Pesticides : Trois questions sur le S-métolachlore qui va bientôt être interdit
POLLUTION L’Agence nationale de sécurité sanitaire vient d’engager une procédure de retrait du marché de cet herbicide, accusé de polluer les eaux souterraines
- L’agence nationale de sécurité sanitaire vient d’engager une procédure pour interdire le S-métolachlore.
- Cet herbicide largement utilisé dans le monde agricole est à l’origine d’une pollution massive des eaux souterraines.
- Des taux de concentration de ses métabolites dépassant les normes européennes autorisées ont été fréquemment relevés dans l’eau du robinet.
La décision est rare et saluée par les associations environnementales. L’Agence nationale de sécurité sanitaire de l’alimentation, de l’environnement et du travail (Anses) a annoncé ce mercredi qu’elle comptait interdire l’usage des produits phytopharmaceutiques à base du S-métolachlore. Très utilisé pour la culture de maïs, de tournesol ou de soja, cet herbicide est accusé de polluer les nappes phréatiques. Des récents contrôles menés ont en effet démontré que les métabolites de cette substance contaminaient fréquemment l’eau du robinet avec des concentrations « dépassant les normes de qualité fixée par la législation européenne », souligne l’Agence, qui vient d’engager une procédure de retrait du marché du S-métolachlore. Pour tout comprendre à cette décision, 20 Minutes fait le point.
C’est quoi exactement le S-métolachlore ?
Moins connu que le glyphosate, le S-métolachlore est pourtant très largement utilisé dans le monde agricole. Avec 1.946 tonnes écoulées par an, c’est d’ailleurs le troisième herbicide le plus utilisé en France. Autorisé depuis 2005, le produit est commercialisé par Syngenta, l’un des géants du secteur de l’agrochimie installé en Suisse. Il est principalement utilisé pour la culture de maïs mais aussi pour celle du tournesol, du soja ou encore de la betterave.

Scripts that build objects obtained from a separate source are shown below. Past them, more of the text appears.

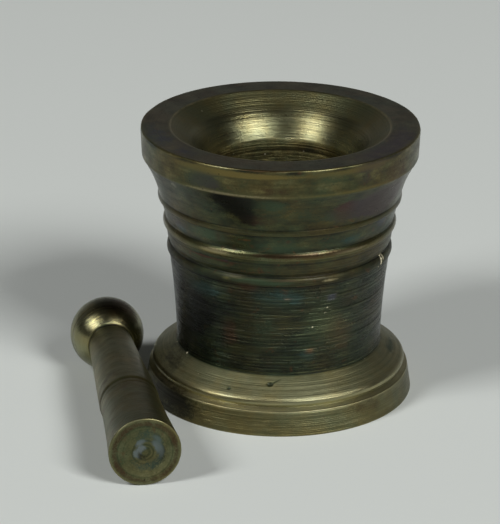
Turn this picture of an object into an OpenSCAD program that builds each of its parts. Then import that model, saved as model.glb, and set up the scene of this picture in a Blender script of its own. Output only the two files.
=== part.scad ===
// Brass pill crusher: a small turned mortar and the turned pestle that lies beside it.
// Millimetres, +Z up. The origin is the centre of the mortar's foot, on the table.

/* [Mortar] */
// Outside radius of the rim
rim_r = 19.24; // [18.2:0.02:22]
// Height of the rim's flat top above the table
mortar_h = 38.5; // [36:0.5:46]
// Inside radius of the rim
mouth_r = 15.2; // [13:0.1:16]
// Height of the rim's outer band
rim_band_h = 3.9; // [2:0.1:5]
// How far the rim's band leans in at its lower edge
rim_band_lean = 0.18; // [0:0.02:0.4]
// Radius that rounds the rim's outer edge and the foot's bottom edge
edge_r = 0.25; // [0.1:0.05:0.4]

/* [Bowl and well] */
// Depth of the open bowl, from the rim to the well's mouth
bowl_depth = 5.6; // [4:0.1:8]
// Lean of the bowl's lower side, degrees from upright
bowl_lean = 33; // [25:1:40]
// Height above the well's mouth where the bowl's side breaks and opens wider
bowl_break_h = 3; // [2:0.1:4]
// Radius that rounds the break
bowl_break_round = 6; // [2:0.5:8]
// Radius of the well
well_r = 9.9; // [8:0.1:10.5]
// Height of the well's floor above the table
well_floor_z = 12; // [9:0.5:20]
// Radius between the well's side and its floor
well_corner_r = 5.5; // [4:0.1:7]

/* [Foot] */
// Radius of the foot on the table
foot_r = 18.76; // [18.2:0.02:20]
// Height of the foot's upright side
foot_side_h = 3.4; // [2.5:0.1:4]
// How far the foot's side leans in at its top
foot_side_lean = 0.55; // [0.1:0.05:0.8]
// Width of the narrow ledge above the side
ledge_w = 0.76; // [0.4:0.02:1]
// Rise of the narrow ledge
ledge_rise = 0.42; // [0.2:0.02:0.6]
// Radius of the roll above the ledge
roll_r = 0.8; // [0.6:0.05:1]
// Slope of the foot's top, degrees above level
foot_slope = 34.5; // [30:0.5:38]

/* [Body] */
// Radius of the body where it stands on the foot
waist_r = 14.3; // [13.6:0.02:14.8]
// Radius of the body under the lower ridge
body_top_r = 15.38; // [15.2:0.02:15.5]
// Curve of the body's hollow side
body_curve_r = 113; // [90:1:200]

/* [Ridges] */
// Height of the lower ridge's widest line
lower_ridge_z = 21.05; // [20.6:0.05:21.4]
// Radius of the lower ridge
lower_ridge_r = 15.66; // [15.56:0.02:15.8]
// Radius of the rounding on the lower ridge
lower_ridge_round = 1.1; // [1:0.05:1.2]
// Height of the middle ridge's widest line
middle_ridge_z = 24.95; // [24.7:0.05:25.2]
// Radius of the middle ridge
middle_ridge_r = 16.18; // [16.1:0.02:16.3]
// Radius of the rounding on the middle ridge
middle_ridge_round = 0.95; // [0.85:0.05:1.05]
// Height of the upper ridge's widest line
upper_ridge_z = 28.75; // [28.5:0.05:29]
// Radius of the upper ridge
upper_ridge_r = 16.9; // [16.84:0.02:17]
// Radius of the rounding on the upper ridge
upper_ridge_round = 0.9; // [0.85:0.05:1]
// Height of each ridge's widest line above its sharp lower edge
ridge_drop = 0.42; // [0.3:0.02:0.5]
// Curve of the cove between the upper ridge and the rim's band
cove_curve_r = 16; // [9:0.5:30]

/* [Pestle] */
// Radius of the ball
ball_r = 5.22; // [4.6:0.02:5.4]
// Length from the ball's centre to the flat end
pestle_l = 39.4; // [34:0.2:44]
// Radius of the neck, where the stem leaves the ball
neck_r = 3; // [2.4:0.02:3.2]
// Distance from the ball's centre to the shoulder
shoulder_s = 24.2; // [20:0.2:28]
// Radius of the stem at the shoulder
stem_end_r = 4.1; // [3.98:0.02:4.2]
// Radius of the grip at the shoulder
grip_start_r = 3.96; // [3.7:0.02:3.96]
// Radius of the grip at the flat end
grip_end_r = 4.84; // [4.5:0.01:4.9]
// Curve of the grip's flare
grip_curve_r = 285; // [120:5:600]
// Radius that rounds the edge of the flat end
grip_edge_r = 0.2; // [0.1:0.05:0.4]
// Left-right place of the ball's centre
ball_x = -24.43; // [-30:0.01:-24.2]
// Front-back place of the ball's centre
ball_y = 4.7; // [3.4:0.1:8]
// Direction from the ball to the flat end, in degrees from +X
pestle_heading = -80; // [-95:1:-79]

/* [Hidden] */
$fn = 180;
past = 1;

mortar_colour = [0.36, 0.33, 0.24];
pestle_colour = [0.47, 0.43, 0.28];

// Foot: the ledge meets the roll at roll_start degrees below level,
// and the roll runs on into the sloping top.
roll_start = 50;
side_top_r = foot_r - foot_side_lean;
roll_foot_r = side_top_r - ledge_w;
roll_foot_z = foot_side_h + ledge_rise;
roll_x = roll_foot_r - roll_r * cos(roll_start);
roll_z = roll_foot_z + roll_r * sin(roll_start);
slope_r = roll_x + roll_r * sin(foot_slope);
slope_z = roll_z + roll_r * cos(foot_slope);
waist_z = slope_z + (slope_r - waist_r) * tan(foot_slope);

// Bands between the ridges: each rises fast from a narrow valley above the ridge below it
// to a shoulder, and then more slowly to the ridge above it.
valley_rise = 0.95;
shoulder_rise = 0.65;
lower_valley = [lower_ridge_r - 0.44, lower_ridge_z + valley_rise];
lower_shoulder = lower_valley + [0.32, shoulder_rise];
upper_valley = [middle_ridge_r - 0.36, middle_ridge_z + valley_rise];
upper_shoulder = upper_valley + [0.24, shoulder_rise];
under_middle = [middle_ridge_r - 0.34, middle_ridge_z - ridge_drop];
under_upper = [upper_ridge_r - 0.38, upper_ridge_z - ridge_drop];

// Cove: it leaves the upper ridge's rounding at cove_start_z.
cove_start_z = upper_ridge_z + upper_ridge_round / 2;
cove_start_r = upper_ridge_r - upper_ridge_round * (1 - cos(30));
rim_band_z = mortar_h - rim_band_h;
rim_band_r = rim_r - rim_band_lean;

// Bowl: a steep lower side and a wider upper side, with a rounding between them
// that starts and ends bowl_trim from their break.
bowl_break = [well_r, mortar_h - bowl_depth] + bowl_break_h * [tan(bowl_lean), 1];
bowl_steep = [sin(bowl_lean), cos(bowl_lean)];
bowl_wide = ([mouth_r, mortar_h] - bowl_break) / norm([mouth_r, mortar_h] - bowl_break);
bowl_trim = bowl_break_round * tan(acos(bowl_steep * bowl_wide) / 2);
bowl_low = bowl_break - bowl_trim * bowl_steep;
bowl_high = bowl_break + bowl_trim * bowl_wide;

// Centre of the circle of radius r through a and b, on the left of the way from a to b.
function arc_centre(a, b, r) =
    let (d = b - a, half = norm(d) / 2, side = [-d.y, d.x] / norm(d))
    (a + b) / 2 + side * sqrt(r * r - half * half);

// Half sections: x is the distance from the turning axis, y is along it.
module tier(a, b) {
    polygon([[0, a.y], a, b, [0, b.y]]);
}

module hollowed_tier(a, b, curve_r) {
    difference() {
        tier(a, b);
        translate(arc_centre(b, a, curve_r)) circle(curve_r);
    }
}

module ridge(z, r, round_r) {
    intersection() {
        translate([r - round_r, z]) circle(round_r);
        translate([r - round_r, z - ridge_drop]) square([round_r + past, ridge_drop + round_r]);
    }
}

module corner_cut(x, z, up, r) {
    difference() {
        translate([x - r, up > 0 ? z - r : z - past]) square([r + past, r + past]);
        translate([x - r, z - up * r]) circle(r);
    }
}

module foot_section() {
    tier([foot_r, 0], [side_top_r, foot_side_h]);
    tier([side_top_r, foot_side_h], [roll_foot_r, roll_foot_z]);
    intersection() {
        translate([roll_x, roll_z]) circle(roll_r);
        translate([roll_x, roll_foot_z]) square([roll_r + past, slope_z - roll_foot_z]);
    }
    tier([roll_x, roll_foot_z], [roll_x, slope_z]);
    tier([slope_r, slope_z], [waist_r, waist_z]);
}

module body_section() {
    lower_z = lower_ridge_z - ridge_drop;
    hollowed_tier([waist_r, waist_z], [body_top_r, lower_z], body_curve_r);
    tier([lower_ridge_r - lower_ridge_round, lower_z], lower_valley);
    tier(lower_valley, lower_shoulder);
    tier(lower_shoulder, under_middle);
    tier([middle_ridge_r - middle_ridge_round, under_middle.y], upper_valley);
    tier(upper_valley, upper_shoulder);
    tier(upper_shoulder, under_upper);
    tier([upper_ridge_r - upper_ridge_round, under_upper.y], [cove_start_r, cove_start_z]);
    ridge(lower_ridge_z, lower_ridge_r, lower_ridge_round);
    ridge(middle_ridge_z, middle_ridge_r, middle_ridge_round);
    ridge(upper_ridge_z, upper_ridge_r, upper_ridge_round);
}

module rim_section() {
    hollowed_tier([cove_start_r, cove_start_z], [rim_band_r, rim_band_z], cove_curve_r);
    tier([rim_band_r, rim_band_z], [rim_r, mortar_h]);
}

module cavity_section() {
    bowl_z = mortar_h - bowl_depth;
    corner_z = well_floor_z + well_corner_r;
    tier([well_r, bowl_z], bowl_low);
    hollowed_tier(bowl_low, bowl_high, bowl_break_round);
    tier(bowl_high, [mouth_r, mortar_h] + past * bowl_wide);
    translate([0, corner_z]) square([well_r, bowl_z - corner_z]);
    translate([0, well_floor_z]) square([well_r - well_corner_r, well_corner_r]);
    intersection() {
        translate([well_r - well_corner_r, corner_z]) circle(well_corner_r);
        translate([well_r - well_corner_r, well_floor_z]) square(well_corner_r);
    }
}

module mortar() {
    color(mortar_colour)
        rotate_extrude()
            difference() {
                union() {
                    foot_section();
                    body_section();
                    rim_section();
                }
                cavity_section();
                corner_cut(rim_r, mortar_h, 1, edge_r);
                corner_cut(foot_r, 0, -1, edge_r);
            }
}

module pestle_section() {
    difference() {
        union() {
            intersection() {
                circle(ball_r);
                translate([0, -ball_r]) square([ball_r, 2 * ball_r]);
            }
            tier([neck_r, 0], [neck_r, ball_r / 2]);
            tier([neck_r, ball_r / 2], [stem_end_r, shoulder_s]);
            hollowed_tier([grip_start_r, shoulder_s], [grip_end_r, pestle_l], grip_curve_r);
        }
        corner_cut(grip_end_r, pestle_l, 1, grip_edge_r);
    }
}

// The pestle lies with its ball and the edge of its flat end both on the table.
module pestle() {
    run = pestle_l - grip_edge_r;
    rise = grip_end_r - grip_edge_r;
    tilt = atan(rise / run) - asin((ball_r - grip_edge_r) / norm([run, rise]));
    color(pestle_colour)
        translate([ball_x, ball_y, ball_r])
            rotate([0, 90 - tilt, pestle_heading])
                rotate_extrude()
                    pestle_section();
}

mortar();
pestle();
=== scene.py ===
"""Brass pill crusher: a small turned mortar and its turned pestle, aged and handled.

Both pieces are turned on a lathe, so each is one mesh: a half section with its edges worn round,
carried round its axis, with the tool's grooves, the nicks and the pits moved in and out of it.
Sections are in millimetres; everything that reaches Blender is in metres, in the CAD's frame.
"""

import math

import bpy
import numpy as np
from mathutils import Matrix, Vector


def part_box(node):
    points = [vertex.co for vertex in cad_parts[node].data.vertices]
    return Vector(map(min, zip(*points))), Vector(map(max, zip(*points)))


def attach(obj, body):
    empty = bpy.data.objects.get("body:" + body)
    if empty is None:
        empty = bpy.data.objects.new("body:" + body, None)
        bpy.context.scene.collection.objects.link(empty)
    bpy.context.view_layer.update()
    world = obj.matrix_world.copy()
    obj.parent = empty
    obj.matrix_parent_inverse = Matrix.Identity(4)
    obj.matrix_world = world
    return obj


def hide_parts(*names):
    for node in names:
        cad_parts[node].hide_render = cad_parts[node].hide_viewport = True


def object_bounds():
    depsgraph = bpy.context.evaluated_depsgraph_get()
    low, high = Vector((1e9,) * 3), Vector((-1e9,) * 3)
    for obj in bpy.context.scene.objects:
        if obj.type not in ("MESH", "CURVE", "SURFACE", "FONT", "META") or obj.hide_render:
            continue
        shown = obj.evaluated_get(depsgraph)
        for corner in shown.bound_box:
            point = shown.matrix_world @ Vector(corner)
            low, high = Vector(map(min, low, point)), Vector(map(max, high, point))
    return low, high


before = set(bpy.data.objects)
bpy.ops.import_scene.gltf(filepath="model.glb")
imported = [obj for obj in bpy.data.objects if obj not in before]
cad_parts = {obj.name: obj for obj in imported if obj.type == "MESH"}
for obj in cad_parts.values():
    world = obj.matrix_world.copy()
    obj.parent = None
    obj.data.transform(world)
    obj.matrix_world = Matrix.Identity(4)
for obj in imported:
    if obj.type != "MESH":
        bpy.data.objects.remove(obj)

MM = 0.001
CAD_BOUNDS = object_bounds()


# ---------------------------------------------------------------- half sections
def line(a, b):
    return np.array([a, b], float)


def arc(centre, radius, start, end, count=60):
    """Points on a circle, from angle start to angle end, in degrees from outward."""
    t = np.radians(np.linspace(start, end, count))
    return np.stack([centre[0] + radius * np.cos(t), centre[1] + radius * np.sin(t)], 1)


def arc_between(a, b, radius):
    """The arc of that radius from a to b with its centre on the left of the way."""
    a, b = np.array(a, float), np.array(b, float)
    way = b - a
    half = np.hypot(*way) / 2
    side = np.array([-way[1], way[0]]) / (2 * half)
    centre = (a + b) / 2 + side * math.sqrt(radius**2 - half**2)
    start, end = (math.degrees(math.atan2(p[1] - centre[1], p[0] - centre[0])) for p in (a, b))
    if end - start > 180:
        end -= 360
    if start - end > 180:
        end += 360
    return arc(centre, radius, start, end)


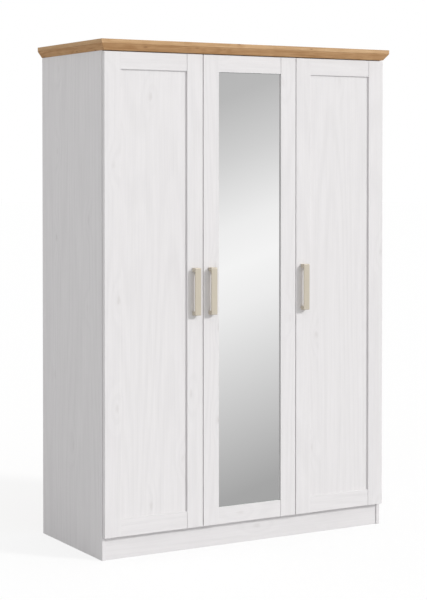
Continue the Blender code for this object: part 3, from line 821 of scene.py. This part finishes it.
def add_disc(name, height, grey, glow):
    """A wide matt disc under the wardrobe, which no mirror shows."""
    bpy.ops.mesh.primitive_circle_add(vertices=96, radius=FLOOR_RADIUS, fill_type="NGON",
                                      location=(0, 0, height))
    disc = bpy.context.object
    disc.name = name
    disc.visible_glossy = False
    paint = Shader(name)
    paint.set("Base Color", (grey, grey, grey, 1.0))
    paint.set("Roughness", 0.9)
    paint.set("Specular IOR Level", 0.0)
    paint.set("Emission Color", WHITE)
    paint.set("Emission Strength", glow)
    disc.data.materials.append(paint.material)
    return disc


def add_floor():
    """A pale floor for the camera, and a darker one just below that only sends light back
    up, so that the wardrobe's own shadow darkens the foot of its left side."""
    seen = add_disc("studio_floor", 0, FLOOR_GREY, FLOOR_GLOW)
    seen.visible_diffuse = False
    seen.visible_shadow = False
    bounce = add_disc("studio_bounce", BOUNCE_HEIGHT, BOUNCE_GREY, 0.0)
    bounce.visible_camera = False


def add_lights():
    """One broad key from the front right, above the wardrobe."""
    key = bpy.data.lights.new("key", "SUN")
    key.energy = 1.61
    key.angle = math.radians(9)
    key.color = (1.0, 0.995, 0.985)
    lamp = bpy.data.objects.new("key", key)
    lamp.rotation_euler = Vector(KEY_TRAVEL).to_track_quat("-Z", "Y").to_euler()
    lamp.location = (3.0, -6.0, 5.0)
    bpy.context.scene.collection.objects.link(lamp)


def add_camera():
    """Almost level, 30 degrees to the left of straight on, at a standing eye's height."""
    camera = bpy.data.cameras.new("camera")
    camera.sensor_fit = "VERTICAL"
    camera.sensor_height = 36.0
    camera.sensor_width = 36.0
    camera.lens = 98.43
    camera.shift_y = -0.1730
    camera.clip_end = 200.0
    eye = bpy.data.objects.new("camera", camera)
    eye.location = CAMERA_PLACE
    eye.rotation_euler = (math.radians(CAMERA_PITCH), 0, math.radians(CAMERA_HEADING))
    bpy.context.scene.collection.objects.link(eye)
    bpy.context.scene.camera = eye


# ------------------------------------------------------------------ the whole scene
def build():
    materials = make_materials()
    dress_boards()
    dress_crown()
    dress_back(materials)
    dress_mirror(materials)
    dress_metal(materials)
    add_hinge_screws(materials)
    add_hinge_links(materials)
    add_handle_screws(materials)
    add_shelf_pins(materials)
    add_cam_covers(materials)
    add_back_nails(materials)
    add_bumpers(materials)
    world_light()
    add_floor()
    add_lights()
    add_camera()
    bpy.context.scene.view_settings.view_transform = "Standard"


build()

Pourquoi l’Anses veut l’interdire ?
Très répandu, cet herbicide agricole est responsable d’une pollution massive des nappes phréatiques françaises. Une fois le champ pulvérisé, le produit se dégrade en métabolites qui migrent vers les milieux, venant polluer durablement les sols ainsi que les eaux de surface et les eaux souterraines. Des contrôles de l’eau du robinet ont ainsi prouvé la présence fréquente de ces métabolites « à des concentrations dépassant les normes de qualité fixée par la législation européenne », souligne l’Anses.
« Pour préserver la qualité des eaux souterraines », l’agence réclame donc l’interdiction de cet herbicide. Mais cela ne se fera pas tout de suite car un « délai de grâce » devrait être ouvert permettant la vente du S-métolachlore pendent encore six mois et son utilisation pendant un an. En 2021, après un premier rapport non satisfaisant, l’Anses avait déjà introduit « des mesures de restriction dans les autorisations de mise sur le marché des produits à base de S-métolachlore, en particulier une réduction des doses maximales d’emploi pour le maïs, le tournesol, le soja et le sorgho. »
Quelles sont les réactions à cette décision ?
Du côté des associations environnementales, on crie bien sûr victoire. « Notre association a enfin été entendue dans son combat contre le S-métolachlore, un pesticide qui a contaminé nos campagnes, » se félicite Dominique Le Goux, chargée de mission santé et environnement à Eau et Rivières de Bretagne. Depuis près de deux ans, l’association bataillait pour réclamer l’interdiction de ce pesticide. Non sans mal puisque ses demandes adressées au préfet de région ainsi qu’aux ministres de l’Agriculture, de la Santé et de la Transition écologique étaient à chaque fois restés sans réponse. « C’est un signal positif et une mesure qui va dans le bon sens », ajoute Arnaud Clugery, porte-parole de l’association bretonne, qui se montre toutefois prudent. « Le S-métolachlore va encore être épandu cette année, indique-t-il. Et à chaque fois que des molécules sont interdites, d’autres produits arrivent sur le marché avec les mêmes conséquences. »
Dans le monde agricole, les réactions se font pour l’heure attendre. Contacté par Reuters, l’office agricole FranceAgriMer a ainsi jugé qu’il était prématuré de se prononcer sur l’impact de cette décision sur la production céréalière. L’un de ses membres, chargé des grandes cultures, a également déclaré qu’il n’existait pour l’heure aucun traitement alternatif au S-métolachlore.